──────── STORED DATA

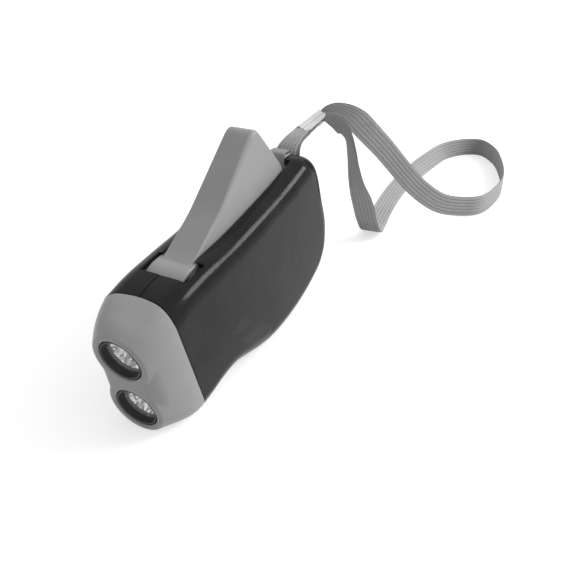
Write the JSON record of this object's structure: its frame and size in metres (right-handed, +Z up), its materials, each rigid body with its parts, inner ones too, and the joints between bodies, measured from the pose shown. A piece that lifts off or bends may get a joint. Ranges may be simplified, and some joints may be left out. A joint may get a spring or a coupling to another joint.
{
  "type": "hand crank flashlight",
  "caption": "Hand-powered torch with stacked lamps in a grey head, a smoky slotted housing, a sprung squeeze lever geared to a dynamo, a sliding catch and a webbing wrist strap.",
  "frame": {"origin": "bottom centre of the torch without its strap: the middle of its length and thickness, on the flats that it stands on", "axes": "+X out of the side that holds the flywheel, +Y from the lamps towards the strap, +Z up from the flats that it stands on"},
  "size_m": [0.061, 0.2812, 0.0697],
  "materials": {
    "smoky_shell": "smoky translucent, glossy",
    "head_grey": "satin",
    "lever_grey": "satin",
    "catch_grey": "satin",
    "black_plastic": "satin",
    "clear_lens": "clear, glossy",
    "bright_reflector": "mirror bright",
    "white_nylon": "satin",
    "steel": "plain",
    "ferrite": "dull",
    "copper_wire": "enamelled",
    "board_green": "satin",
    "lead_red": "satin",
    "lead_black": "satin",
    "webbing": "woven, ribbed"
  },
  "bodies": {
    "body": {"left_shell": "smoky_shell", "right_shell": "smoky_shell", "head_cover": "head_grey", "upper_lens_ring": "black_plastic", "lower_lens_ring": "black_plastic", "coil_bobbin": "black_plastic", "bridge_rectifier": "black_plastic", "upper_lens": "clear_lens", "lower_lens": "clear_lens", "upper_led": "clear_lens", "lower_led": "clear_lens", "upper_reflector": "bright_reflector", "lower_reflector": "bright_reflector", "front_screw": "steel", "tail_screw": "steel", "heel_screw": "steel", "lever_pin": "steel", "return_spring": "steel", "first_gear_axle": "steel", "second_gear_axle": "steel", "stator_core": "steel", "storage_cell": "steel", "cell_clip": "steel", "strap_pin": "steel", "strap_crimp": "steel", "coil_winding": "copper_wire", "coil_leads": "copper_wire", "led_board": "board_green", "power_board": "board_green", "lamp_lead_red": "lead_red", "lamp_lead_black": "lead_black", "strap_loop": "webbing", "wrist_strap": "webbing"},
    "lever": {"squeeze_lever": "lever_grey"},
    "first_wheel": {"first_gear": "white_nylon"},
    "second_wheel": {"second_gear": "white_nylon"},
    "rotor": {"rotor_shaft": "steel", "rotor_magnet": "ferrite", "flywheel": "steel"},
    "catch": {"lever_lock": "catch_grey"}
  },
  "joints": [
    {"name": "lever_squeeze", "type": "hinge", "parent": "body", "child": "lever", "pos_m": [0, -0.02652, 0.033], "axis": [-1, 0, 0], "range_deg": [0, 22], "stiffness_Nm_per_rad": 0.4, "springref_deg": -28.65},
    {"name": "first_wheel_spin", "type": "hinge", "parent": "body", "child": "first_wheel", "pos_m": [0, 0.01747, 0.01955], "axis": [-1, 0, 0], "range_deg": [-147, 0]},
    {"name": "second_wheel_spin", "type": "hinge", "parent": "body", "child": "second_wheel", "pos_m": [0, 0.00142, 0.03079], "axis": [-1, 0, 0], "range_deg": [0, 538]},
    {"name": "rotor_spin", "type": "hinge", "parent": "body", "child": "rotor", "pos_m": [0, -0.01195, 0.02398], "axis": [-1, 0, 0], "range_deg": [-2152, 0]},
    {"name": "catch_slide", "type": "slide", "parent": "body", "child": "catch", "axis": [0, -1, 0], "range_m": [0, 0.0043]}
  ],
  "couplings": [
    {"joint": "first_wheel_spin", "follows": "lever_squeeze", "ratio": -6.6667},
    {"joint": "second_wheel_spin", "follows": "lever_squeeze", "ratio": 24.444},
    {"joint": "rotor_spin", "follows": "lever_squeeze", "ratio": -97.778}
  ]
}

────────────────

TASK REQUIREMENTS: Look through the data and gather every line with the string "that" in it.

RESPONSE TO THE EXERCISE:
Write the JSON record of this object's structure: its frame and size in metres (right-handed, +Z up), its materials, each rigid body with its parts, inner ones too, and the joints between bodies, measured from the pose shown. A piece that lifts off or bends may get a joint. Ranges may be simplified, and some joints may be left out. A joint may get a spring or a coupling to another joint.
  "frame": {"origin": "bottom centre of the torch without its strap: the middle of its length and thickness, on the flats that it stands on", "axes": "+X out of the side that holds the flywheel, +Y from the lamps towards the strap, +Z up from the flats that it stands on"},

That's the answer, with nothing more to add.